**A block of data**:
++++++++

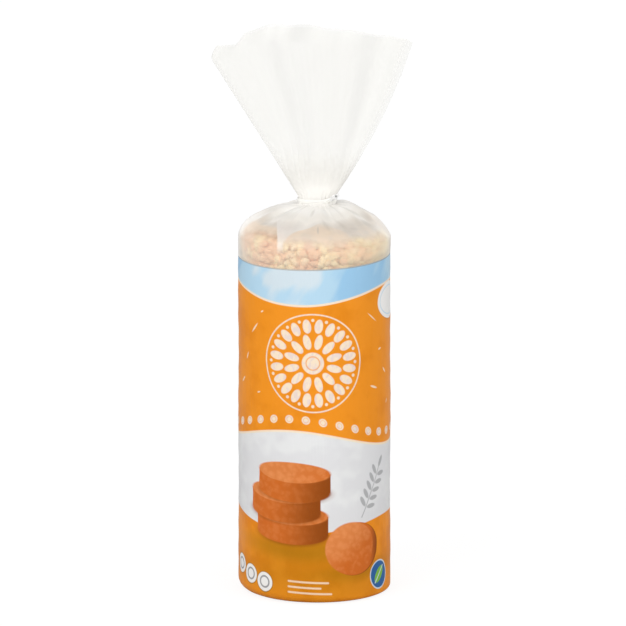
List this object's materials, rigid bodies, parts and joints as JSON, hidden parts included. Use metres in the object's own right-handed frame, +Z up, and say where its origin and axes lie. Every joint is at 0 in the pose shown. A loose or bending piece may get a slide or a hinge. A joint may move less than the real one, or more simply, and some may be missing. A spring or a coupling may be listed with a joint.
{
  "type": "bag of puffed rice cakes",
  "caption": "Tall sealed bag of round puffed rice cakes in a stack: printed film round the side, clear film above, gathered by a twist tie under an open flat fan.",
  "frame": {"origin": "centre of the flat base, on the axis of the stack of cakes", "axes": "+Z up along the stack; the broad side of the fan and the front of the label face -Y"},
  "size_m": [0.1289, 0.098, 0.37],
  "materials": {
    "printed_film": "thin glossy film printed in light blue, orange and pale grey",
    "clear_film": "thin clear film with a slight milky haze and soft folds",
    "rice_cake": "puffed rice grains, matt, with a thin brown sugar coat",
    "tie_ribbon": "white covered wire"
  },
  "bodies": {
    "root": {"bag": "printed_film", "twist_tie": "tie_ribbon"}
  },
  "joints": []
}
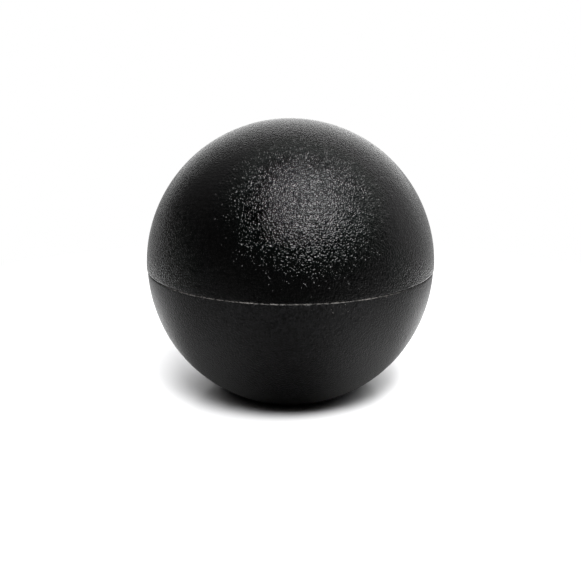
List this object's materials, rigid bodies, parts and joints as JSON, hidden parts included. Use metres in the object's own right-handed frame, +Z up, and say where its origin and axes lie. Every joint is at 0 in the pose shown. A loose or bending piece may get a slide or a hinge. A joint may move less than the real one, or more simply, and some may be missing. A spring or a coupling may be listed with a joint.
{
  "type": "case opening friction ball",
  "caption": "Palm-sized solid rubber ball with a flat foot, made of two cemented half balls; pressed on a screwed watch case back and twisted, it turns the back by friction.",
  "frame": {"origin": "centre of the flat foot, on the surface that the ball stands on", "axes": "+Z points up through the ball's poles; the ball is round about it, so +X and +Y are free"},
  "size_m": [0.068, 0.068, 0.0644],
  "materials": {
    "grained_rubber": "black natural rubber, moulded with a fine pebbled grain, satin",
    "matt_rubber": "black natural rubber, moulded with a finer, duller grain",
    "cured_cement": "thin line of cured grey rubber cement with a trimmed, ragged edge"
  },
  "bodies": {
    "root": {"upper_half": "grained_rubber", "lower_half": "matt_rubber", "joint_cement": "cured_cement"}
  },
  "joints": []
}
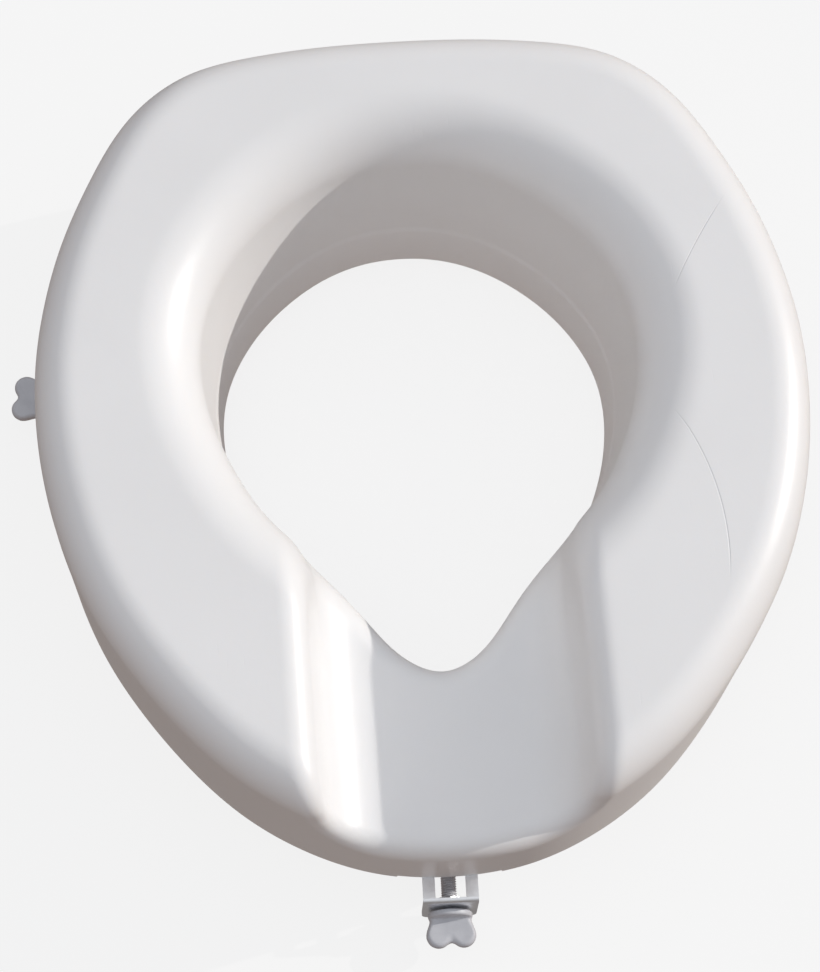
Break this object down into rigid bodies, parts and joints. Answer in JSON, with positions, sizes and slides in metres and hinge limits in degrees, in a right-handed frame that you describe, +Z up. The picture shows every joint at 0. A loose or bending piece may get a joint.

++++++++

**Objective**: Go through the records and print each one exactly.

**Correct response**:
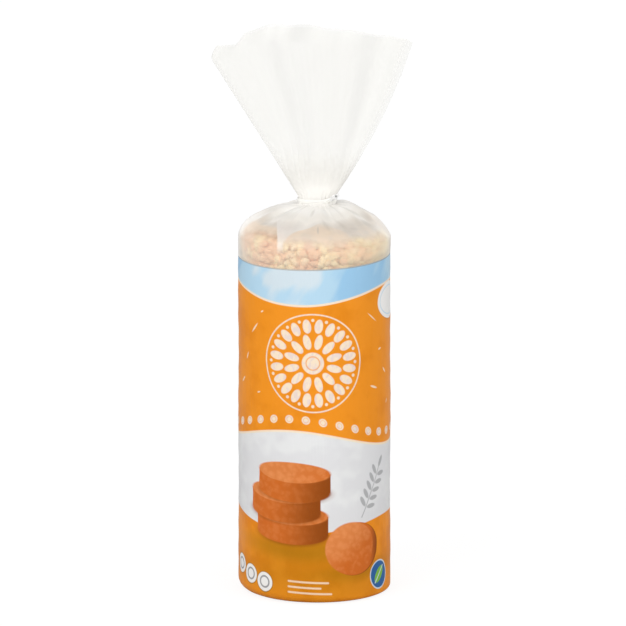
List this object's materials, rigid bodies, parts and joints as JSON, hidden parts included. Use metres in the object's own right-handed frame, +Z up, and say where its origin and axes lie. Every joint is at 0 in the pose shown. A loose or bending piece may get a slide or a hinge. A joint may move less than the real one, or more simply, and some may be missing. A spring or a coupling may be listed with a joint.
{
  "type": "bag of puffed rice cakes",
  "caption": "Tall sealed bag of round puffed rice cakes in a stack: printed film round the side, clear film above, gathered by a twist tie under an open flat fan.",
  "frame": {"origin": "centre of the flat base, on the axis of the stack of cakes", "axes": "+Z up along the stack; the broad side of the fan and the front of the label face -Y"},
  "size_m": [0.1289, 0.098, 0.37],
  "materials": {
    "printed_film": "thin glossy film printed in light blue, orange and pale grey",
    "clear_film": "thin clear film with a slight milky haze and soft folds",
    "rice_cake": "puffed rice grains, matt, with a thin brown sugar coat",
    "tie_ribbon": "white covered wire"
  },
  "bodies": {
    "root": {"bag": "printed_film", "twist_tie": "tie_ribbon"}
  },
  "joints": []
}
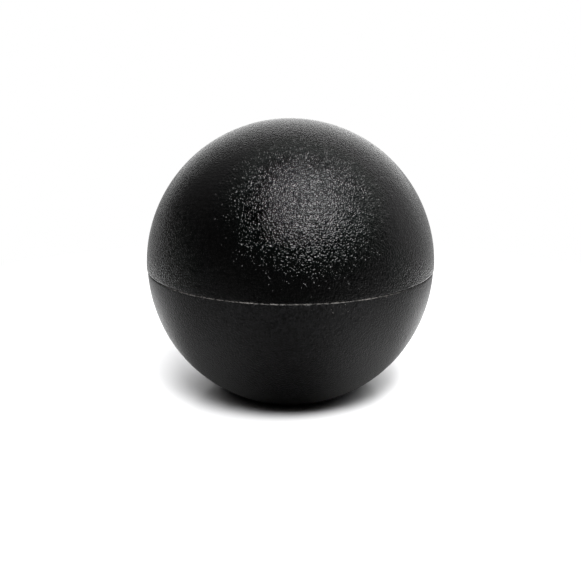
List this object's materials, rigid bodies, parts and joints as JSON, hidden parts included. Use metres in the object's own right-handed frame, +Z up, and say where its origin and axes lie. Every joint is at 0 in the pose shown. A loose or bending piece may get a slide or a hinge. A joint may move less than the real one, or more simply, and some may be missing. A spring or a coupling may be listed with a joint.
{
  "type": "case opening friction ball",
  "caption": "Palm-sized solid rubber ball with a flat foot, made of two cemented half balls; pressed on a screwed watch case back and twisted, it turns the back by friction.",
  "frame": {"origin": "centre of the flat foot, on the surface that the ball stands on", "axes": "+Z points up through the ball's poles; the ball is round about it, so +X and +Y are free"},
  "size_m": [0.068, 0.068, 0.0644],
  "materials": {
    "grained_rubber": "black natural rubber, moulded with a fine pebbled grain, satin",
    "matt_rubber": "black natural rubber, moulded with a finer, duller grain",
    "cured_cement": "thin line of cured grey rubber cement with a trimmed, ragged edge"
  },
  "bodies": {
    "root": {"upper_half": "grained_rubber", "lower_half": "matt_rubber", "joint_cement": "cured_cement"}
  },
  "joints": []
}
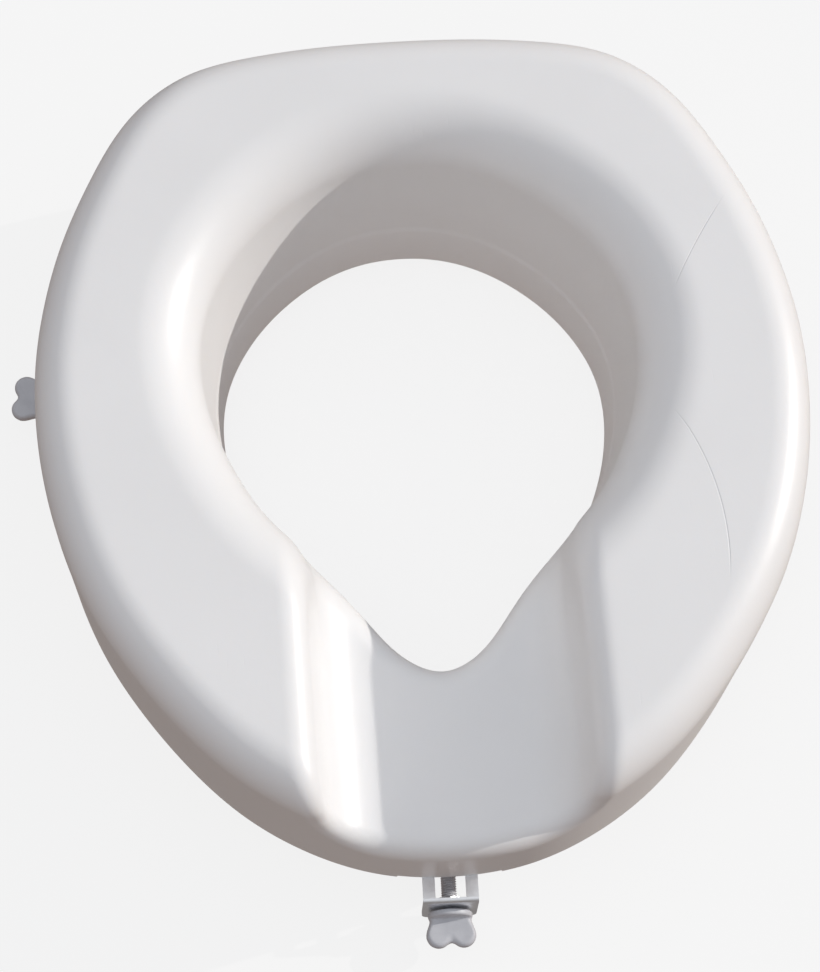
Break this object down into rigid bodies, parts and joints. Answer in JSON, with positions, sizes and slides in metres and hinge limits in degrees, in a right-handed frame that you describe, +Z up. The picture shows every joint at 0. A loose or bending piece may get a joint.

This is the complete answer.